Check out Piazza della Liberta
Just a few metres away from Cremaria La Scala, visitors will be able to discover Piazza della Liberta, which is Ostuni’s largest public square. Though, as a general rule of thumb, I tend to avoid city centre restaurants as they are often tourist traps, it’s still worth checking out the beautiful architecture and wide open space to be found there.
Of particular note in the Piazza della Liberta is the 20 metre high column which is known locally as the column of Sant’Oronzo. Constructed during the 18th-century, the column was erected in 1771 in order for the residents to give thanks to Sant’Oronzo for helping the city avoid plague and famine. Another architectural feature of note in the piazza is the Church of San Francesco d’Assisi.

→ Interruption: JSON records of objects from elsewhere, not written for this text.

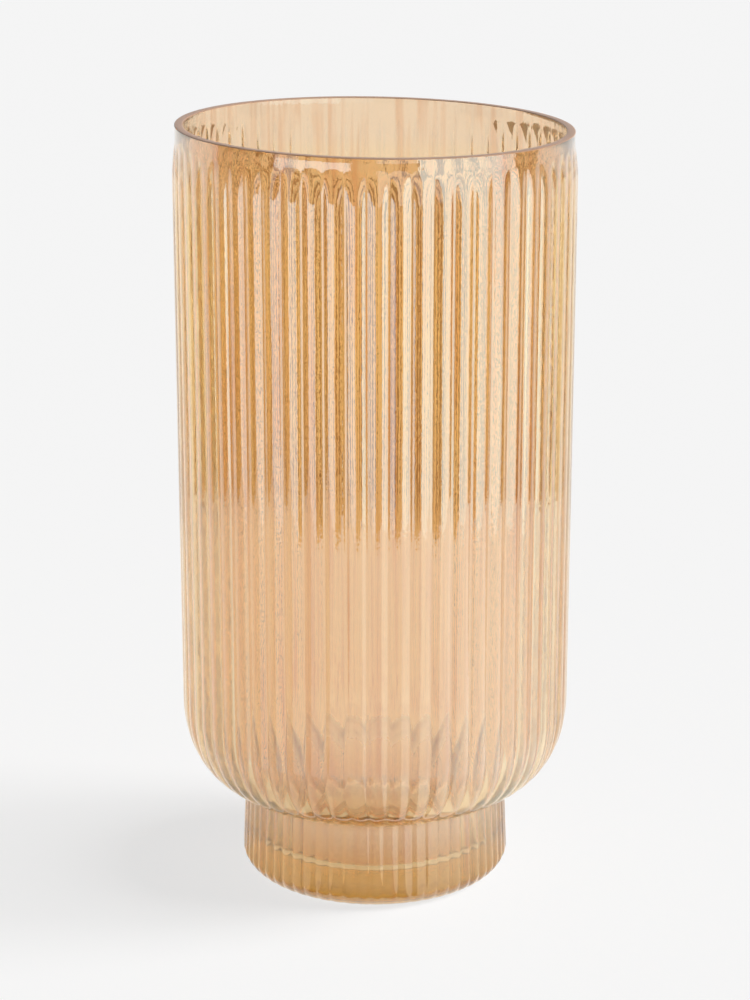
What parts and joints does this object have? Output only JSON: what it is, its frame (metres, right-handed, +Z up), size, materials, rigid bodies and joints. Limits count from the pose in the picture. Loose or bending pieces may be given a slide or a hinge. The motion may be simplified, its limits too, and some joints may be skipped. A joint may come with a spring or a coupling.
{
  "type": "vase",
  "caption": "Tall fluted glass vase: straight ribbed bowl with an open mouth, rounded shoulder and a short ribbed foot on a thick base.",
  "frame": {"origin": "centre of the flat face that the vase stands on", "axes": "+Z up along the vase's axis of rotation; the ground rim falls by one degree towards +X"},
  "size_m": [0.1542, 0.1542, 0.3013],
  "materials": {
    "bowl_glass": "pale peach and amber lustre, glossy",
    "foot_glass": "golden amber lustre, glossy"
  },
  "bodies": {
    "root": {"bowl": "bowl_glass", "foot_ring": "foot_glass", "base_disc": "foot_glass"}
  },
  "joints": []
}
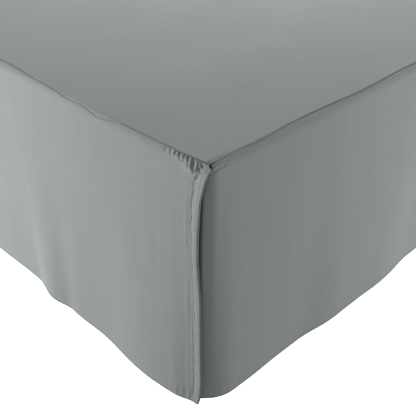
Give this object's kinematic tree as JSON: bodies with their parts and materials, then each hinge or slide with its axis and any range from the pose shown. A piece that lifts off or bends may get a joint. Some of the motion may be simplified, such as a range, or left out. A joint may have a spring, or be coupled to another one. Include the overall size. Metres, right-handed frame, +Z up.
{
  "type": "bed skirt on a box bed base",
  "caption": "Grey cloth bed skirt: a flat deck with drops that hang down both sides and the foot end of a plain white box base, the corners at the foot split and overlapped.",
  "frame": {"origin": "middle of the box base's underside, on the floor", "axes": "+Z up, +Y towards the head end of the bed, +X towards the right-hand side seen from the foot end"},
  "size_m": [1.5571, 2.0493, 0.4201],
  "materials": {
    "skirt_cloth": "plain fine brushed weave, matt, cool mid grey",
    "base_cover": "plain woven cover, matt, warm white"
  },
  "bodies": {
    "root": {"base": "base_cover", "deck": "skirt_cloth", "drop_foot": "skirt_cloth", "drop_right": "skirt_cloth", "drop_left": "skirt_cloth"}
  },
  "joints": []
}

Stroll along the defensive walls and ramparts
In order to get a true feel for just how majestic and large the defensive walls of Ostuni are, be sure to take a stroll around the defensive walls that encircle the ‘centro storico’. These walls were constructed to keep out invaders during the Middle Ages and today give stunning views onto a sea of olive groves and other verdant farmland.
Saturday Market Day
As with many towns in the ‘heel of the boot,’ Ostuni has a weekly market where you can head to in order to purchase fresh produce. Specialities of Puglia include local olive oil, olives, and artichokes. In fact, Puglia produces up to 22% of fruit and vegetables grown in Italy and so there is no shortage of regional delights to discover come market day.

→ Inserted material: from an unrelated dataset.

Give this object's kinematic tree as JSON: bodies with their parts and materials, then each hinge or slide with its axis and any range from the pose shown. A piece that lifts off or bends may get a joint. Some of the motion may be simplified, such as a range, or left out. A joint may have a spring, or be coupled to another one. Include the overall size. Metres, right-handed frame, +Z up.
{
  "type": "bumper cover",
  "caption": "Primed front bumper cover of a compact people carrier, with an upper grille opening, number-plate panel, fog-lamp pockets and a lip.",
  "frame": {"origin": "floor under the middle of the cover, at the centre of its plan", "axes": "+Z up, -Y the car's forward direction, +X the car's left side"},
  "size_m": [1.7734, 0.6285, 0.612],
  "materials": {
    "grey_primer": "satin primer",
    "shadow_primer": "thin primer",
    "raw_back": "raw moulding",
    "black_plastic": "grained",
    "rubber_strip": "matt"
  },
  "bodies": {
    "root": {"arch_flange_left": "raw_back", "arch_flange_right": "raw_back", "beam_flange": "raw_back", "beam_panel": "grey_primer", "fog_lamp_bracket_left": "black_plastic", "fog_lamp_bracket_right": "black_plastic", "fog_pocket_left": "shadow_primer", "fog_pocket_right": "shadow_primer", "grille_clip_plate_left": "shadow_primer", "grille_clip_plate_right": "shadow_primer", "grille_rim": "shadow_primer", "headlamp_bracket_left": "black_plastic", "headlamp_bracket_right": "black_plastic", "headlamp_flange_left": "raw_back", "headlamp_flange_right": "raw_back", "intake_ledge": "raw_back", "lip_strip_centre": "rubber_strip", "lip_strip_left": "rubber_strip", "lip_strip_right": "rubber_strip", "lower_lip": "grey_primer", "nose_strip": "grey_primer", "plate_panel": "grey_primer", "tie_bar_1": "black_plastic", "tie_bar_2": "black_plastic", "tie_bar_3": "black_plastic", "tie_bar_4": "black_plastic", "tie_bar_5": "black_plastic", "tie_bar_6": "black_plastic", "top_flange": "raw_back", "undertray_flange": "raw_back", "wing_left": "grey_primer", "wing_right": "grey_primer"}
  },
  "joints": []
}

In Ostuni, the market is held every Saturday morning from 8:00 AM to 1:00. Before visiting, you should note that vendors will begin to pack up a little before closing time and so be sure to head to the market earlier rather than later in order to ensure you’ll get exactly what you want. You’ll also want to bring cash (Italy uses the euro) as some vendors will not accept card. As always, come prepared with tote bags to carry your purchased goods in.